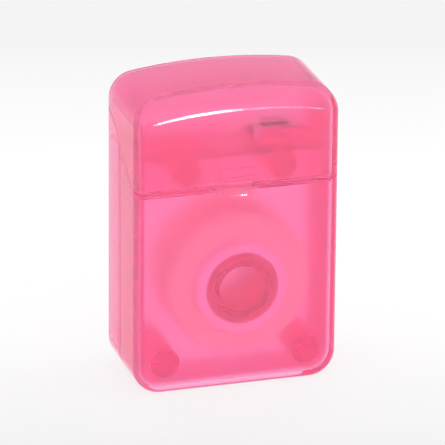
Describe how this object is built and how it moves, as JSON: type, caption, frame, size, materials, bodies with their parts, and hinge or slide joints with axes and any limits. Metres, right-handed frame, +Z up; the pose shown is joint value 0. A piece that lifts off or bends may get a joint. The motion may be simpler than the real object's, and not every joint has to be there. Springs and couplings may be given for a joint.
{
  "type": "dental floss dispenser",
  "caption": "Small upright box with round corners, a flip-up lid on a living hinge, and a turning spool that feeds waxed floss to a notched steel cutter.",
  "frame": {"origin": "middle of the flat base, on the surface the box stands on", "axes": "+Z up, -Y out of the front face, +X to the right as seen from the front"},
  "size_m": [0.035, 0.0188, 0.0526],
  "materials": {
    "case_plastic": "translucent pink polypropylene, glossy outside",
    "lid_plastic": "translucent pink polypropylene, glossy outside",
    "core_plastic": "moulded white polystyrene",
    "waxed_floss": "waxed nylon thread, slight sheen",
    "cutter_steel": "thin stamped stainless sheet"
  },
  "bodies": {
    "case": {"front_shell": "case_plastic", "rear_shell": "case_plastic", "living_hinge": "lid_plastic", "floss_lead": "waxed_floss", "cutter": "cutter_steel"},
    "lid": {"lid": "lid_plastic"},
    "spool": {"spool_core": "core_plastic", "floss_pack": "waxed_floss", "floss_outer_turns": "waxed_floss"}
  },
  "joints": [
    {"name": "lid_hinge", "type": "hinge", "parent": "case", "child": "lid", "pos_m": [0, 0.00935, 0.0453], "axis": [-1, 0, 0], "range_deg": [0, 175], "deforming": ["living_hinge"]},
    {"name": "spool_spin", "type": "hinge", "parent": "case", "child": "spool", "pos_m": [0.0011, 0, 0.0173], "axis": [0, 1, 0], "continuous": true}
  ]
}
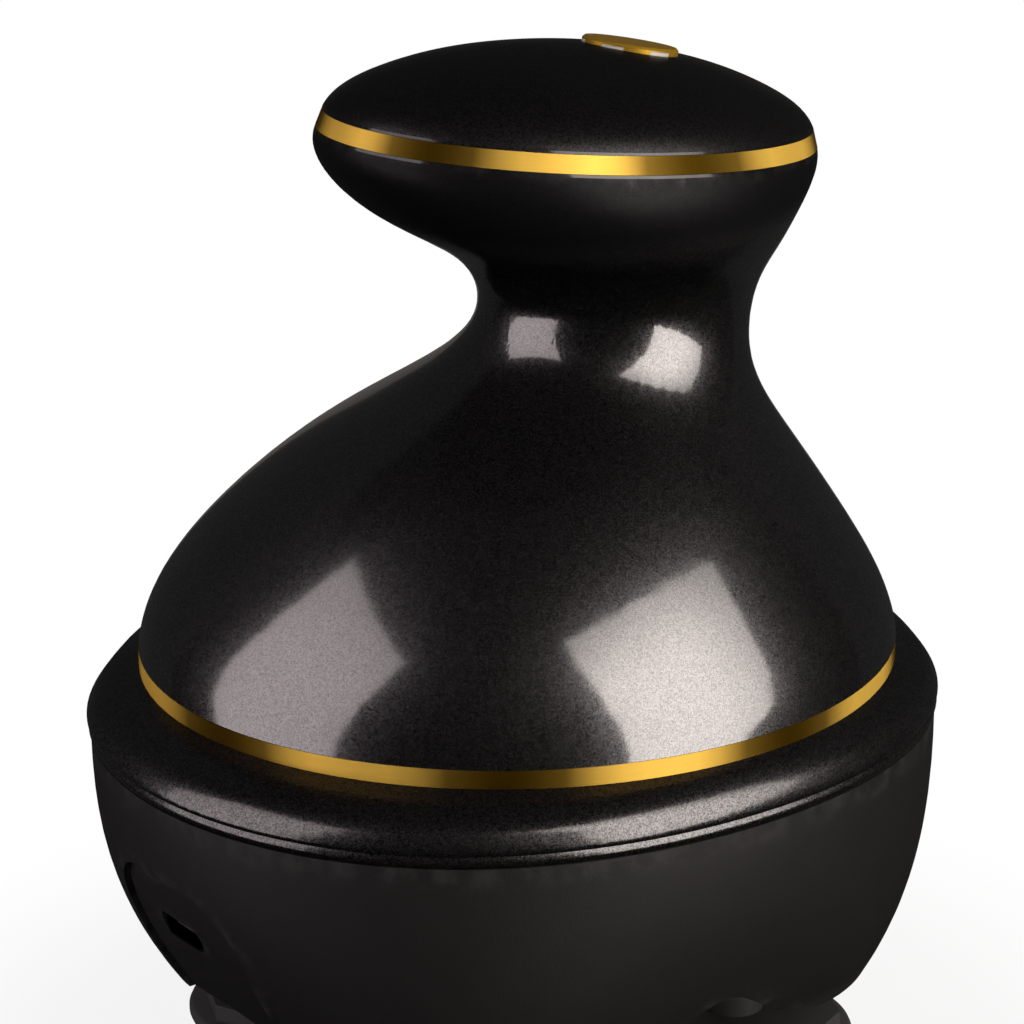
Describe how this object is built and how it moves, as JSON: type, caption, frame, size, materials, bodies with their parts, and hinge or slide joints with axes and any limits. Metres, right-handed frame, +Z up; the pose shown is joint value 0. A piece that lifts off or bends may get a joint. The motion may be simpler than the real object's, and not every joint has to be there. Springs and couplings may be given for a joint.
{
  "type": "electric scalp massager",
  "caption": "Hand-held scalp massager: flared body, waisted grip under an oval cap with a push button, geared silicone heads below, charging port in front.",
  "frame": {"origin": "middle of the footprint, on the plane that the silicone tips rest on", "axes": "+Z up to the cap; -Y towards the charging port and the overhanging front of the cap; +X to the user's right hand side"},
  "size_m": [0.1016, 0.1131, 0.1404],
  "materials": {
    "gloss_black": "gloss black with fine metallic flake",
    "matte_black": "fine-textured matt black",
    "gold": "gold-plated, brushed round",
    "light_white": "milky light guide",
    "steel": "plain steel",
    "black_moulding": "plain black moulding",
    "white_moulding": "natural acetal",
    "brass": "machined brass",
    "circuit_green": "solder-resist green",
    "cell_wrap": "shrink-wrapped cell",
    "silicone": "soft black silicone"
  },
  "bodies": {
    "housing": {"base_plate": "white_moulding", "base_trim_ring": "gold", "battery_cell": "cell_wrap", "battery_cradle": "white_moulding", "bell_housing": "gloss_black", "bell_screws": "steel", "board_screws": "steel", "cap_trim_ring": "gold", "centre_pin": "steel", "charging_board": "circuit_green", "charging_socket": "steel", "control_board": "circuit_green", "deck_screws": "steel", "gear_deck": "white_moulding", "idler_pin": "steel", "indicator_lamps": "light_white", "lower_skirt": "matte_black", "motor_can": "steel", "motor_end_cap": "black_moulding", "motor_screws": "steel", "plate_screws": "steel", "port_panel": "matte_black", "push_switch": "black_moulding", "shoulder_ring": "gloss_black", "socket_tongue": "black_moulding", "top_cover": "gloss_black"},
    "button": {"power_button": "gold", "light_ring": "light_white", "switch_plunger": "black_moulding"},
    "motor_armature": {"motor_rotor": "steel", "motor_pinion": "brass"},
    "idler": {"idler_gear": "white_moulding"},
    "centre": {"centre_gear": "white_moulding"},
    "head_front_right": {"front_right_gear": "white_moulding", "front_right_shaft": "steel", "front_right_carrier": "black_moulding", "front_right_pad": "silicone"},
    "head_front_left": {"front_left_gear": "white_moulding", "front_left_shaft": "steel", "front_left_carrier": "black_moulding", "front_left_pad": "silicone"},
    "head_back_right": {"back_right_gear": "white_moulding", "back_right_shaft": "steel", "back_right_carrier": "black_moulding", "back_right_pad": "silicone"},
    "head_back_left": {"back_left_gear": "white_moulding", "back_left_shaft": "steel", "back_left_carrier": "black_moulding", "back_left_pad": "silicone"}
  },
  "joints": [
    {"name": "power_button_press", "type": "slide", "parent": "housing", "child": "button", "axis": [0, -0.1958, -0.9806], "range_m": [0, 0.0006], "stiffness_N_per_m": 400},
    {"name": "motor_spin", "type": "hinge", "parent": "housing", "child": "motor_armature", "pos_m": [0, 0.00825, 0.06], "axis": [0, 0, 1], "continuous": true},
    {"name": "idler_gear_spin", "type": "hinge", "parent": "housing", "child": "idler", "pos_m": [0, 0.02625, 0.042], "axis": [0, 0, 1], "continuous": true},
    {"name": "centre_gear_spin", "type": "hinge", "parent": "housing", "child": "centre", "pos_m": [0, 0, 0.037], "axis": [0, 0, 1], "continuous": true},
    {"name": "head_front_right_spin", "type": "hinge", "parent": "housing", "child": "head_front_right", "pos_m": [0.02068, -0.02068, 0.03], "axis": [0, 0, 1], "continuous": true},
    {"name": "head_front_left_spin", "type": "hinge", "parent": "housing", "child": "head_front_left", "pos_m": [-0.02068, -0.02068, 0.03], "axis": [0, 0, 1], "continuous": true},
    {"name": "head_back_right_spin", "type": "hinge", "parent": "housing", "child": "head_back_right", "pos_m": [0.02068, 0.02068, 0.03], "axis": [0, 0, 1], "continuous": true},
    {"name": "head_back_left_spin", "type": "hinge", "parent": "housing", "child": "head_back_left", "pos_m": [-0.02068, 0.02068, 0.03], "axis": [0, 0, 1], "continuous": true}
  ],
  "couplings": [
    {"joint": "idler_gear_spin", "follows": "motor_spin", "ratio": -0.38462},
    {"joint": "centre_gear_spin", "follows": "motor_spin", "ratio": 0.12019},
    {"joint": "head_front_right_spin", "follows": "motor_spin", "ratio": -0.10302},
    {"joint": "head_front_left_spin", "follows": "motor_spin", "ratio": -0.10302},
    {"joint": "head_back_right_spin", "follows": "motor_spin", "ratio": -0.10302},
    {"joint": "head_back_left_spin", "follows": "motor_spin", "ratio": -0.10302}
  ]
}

---

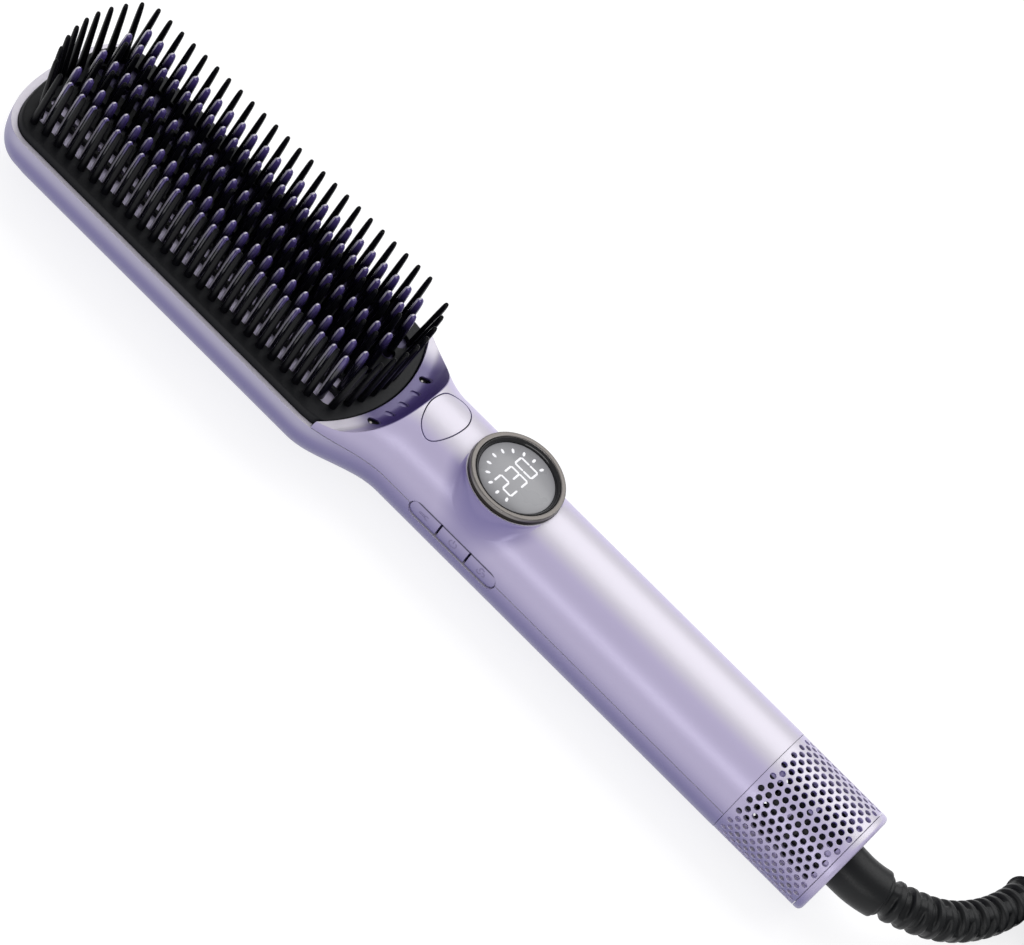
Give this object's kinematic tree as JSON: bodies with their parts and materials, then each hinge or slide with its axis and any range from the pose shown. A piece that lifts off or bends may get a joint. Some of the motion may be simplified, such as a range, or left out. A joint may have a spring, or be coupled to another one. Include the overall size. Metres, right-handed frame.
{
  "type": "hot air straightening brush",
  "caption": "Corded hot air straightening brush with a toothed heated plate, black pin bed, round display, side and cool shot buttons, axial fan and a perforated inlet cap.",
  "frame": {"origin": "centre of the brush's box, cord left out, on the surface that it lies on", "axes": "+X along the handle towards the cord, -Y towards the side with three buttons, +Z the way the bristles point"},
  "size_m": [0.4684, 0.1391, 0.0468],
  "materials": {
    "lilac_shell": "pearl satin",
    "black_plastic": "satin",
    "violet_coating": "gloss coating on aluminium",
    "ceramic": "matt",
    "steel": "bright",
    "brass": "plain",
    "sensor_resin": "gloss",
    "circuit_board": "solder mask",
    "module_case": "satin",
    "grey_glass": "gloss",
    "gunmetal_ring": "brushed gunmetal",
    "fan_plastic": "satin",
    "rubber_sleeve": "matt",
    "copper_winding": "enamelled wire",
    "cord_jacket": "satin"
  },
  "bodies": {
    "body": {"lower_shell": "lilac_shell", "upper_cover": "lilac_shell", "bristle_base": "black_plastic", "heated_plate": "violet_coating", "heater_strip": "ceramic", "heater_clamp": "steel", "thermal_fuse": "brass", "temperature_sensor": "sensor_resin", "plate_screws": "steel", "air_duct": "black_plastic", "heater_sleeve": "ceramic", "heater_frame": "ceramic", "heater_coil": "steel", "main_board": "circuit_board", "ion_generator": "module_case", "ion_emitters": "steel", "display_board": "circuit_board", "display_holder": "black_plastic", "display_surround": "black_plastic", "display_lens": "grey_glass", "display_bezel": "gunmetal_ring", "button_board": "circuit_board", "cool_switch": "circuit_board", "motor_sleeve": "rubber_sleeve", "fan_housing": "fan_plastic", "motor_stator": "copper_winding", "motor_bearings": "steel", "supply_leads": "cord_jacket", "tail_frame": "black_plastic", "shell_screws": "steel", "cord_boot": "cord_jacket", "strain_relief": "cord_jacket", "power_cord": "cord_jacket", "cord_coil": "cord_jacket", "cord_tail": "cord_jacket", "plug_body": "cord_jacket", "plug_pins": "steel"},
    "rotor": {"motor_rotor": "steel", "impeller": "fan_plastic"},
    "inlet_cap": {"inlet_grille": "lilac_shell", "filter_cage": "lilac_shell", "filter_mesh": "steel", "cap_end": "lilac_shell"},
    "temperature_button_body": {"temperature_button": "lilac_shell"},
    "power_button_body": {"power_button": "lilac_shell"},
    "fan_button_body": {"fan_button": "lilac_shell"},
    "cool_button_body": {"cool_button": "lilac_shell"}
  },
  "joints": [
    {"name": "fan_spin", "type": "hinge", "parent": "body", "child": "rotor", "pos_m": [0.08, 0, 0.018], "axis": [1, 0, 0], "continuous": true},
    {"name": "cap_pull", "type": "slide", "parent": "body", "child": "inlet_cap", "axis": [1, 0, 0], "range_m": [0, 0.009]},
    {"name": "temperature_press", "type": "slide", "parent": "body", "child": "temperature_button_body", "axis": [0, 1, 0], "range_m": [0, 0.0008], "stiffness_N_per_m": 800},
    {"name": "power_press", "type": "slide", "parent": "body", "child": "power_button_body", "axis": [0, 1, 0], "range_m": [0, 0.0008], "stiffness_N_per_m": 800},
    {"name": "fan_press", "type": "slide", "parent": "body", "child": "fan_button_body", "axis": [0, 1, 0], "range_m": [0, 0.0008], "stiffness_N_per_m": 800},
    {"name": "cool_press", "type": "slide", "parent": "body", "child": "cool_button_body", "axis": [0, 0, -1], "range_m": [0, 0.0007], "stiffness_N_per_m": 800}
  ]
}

...

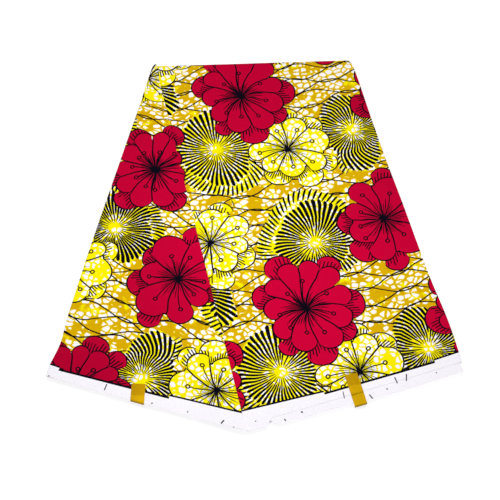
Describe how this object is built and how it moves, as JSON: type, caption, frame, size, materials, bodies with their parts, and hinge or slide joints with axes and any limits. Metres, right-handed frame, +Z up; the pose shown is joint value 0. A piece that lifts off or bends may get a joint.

• **Set task**
Report all lines of the material that contain the word "from".

• **Full answer**
  "frame": {"origin": "middle of the flat base, on the surface the box stands on", "axes": "+Z up, -Y out of the front face, +X to the right as seen from the front"},
Give this object's kinematic tree as JSON: bodies with their parts and materials, then each hinge or slide with its axis and any range from the pose shown. A piece that lifts off or bends may get a joint. Some of the motion may be simplified, such as a range, or left out. A joint may have a spring, or be coupled to another one. Include the overall size. Metres, right-handed frame.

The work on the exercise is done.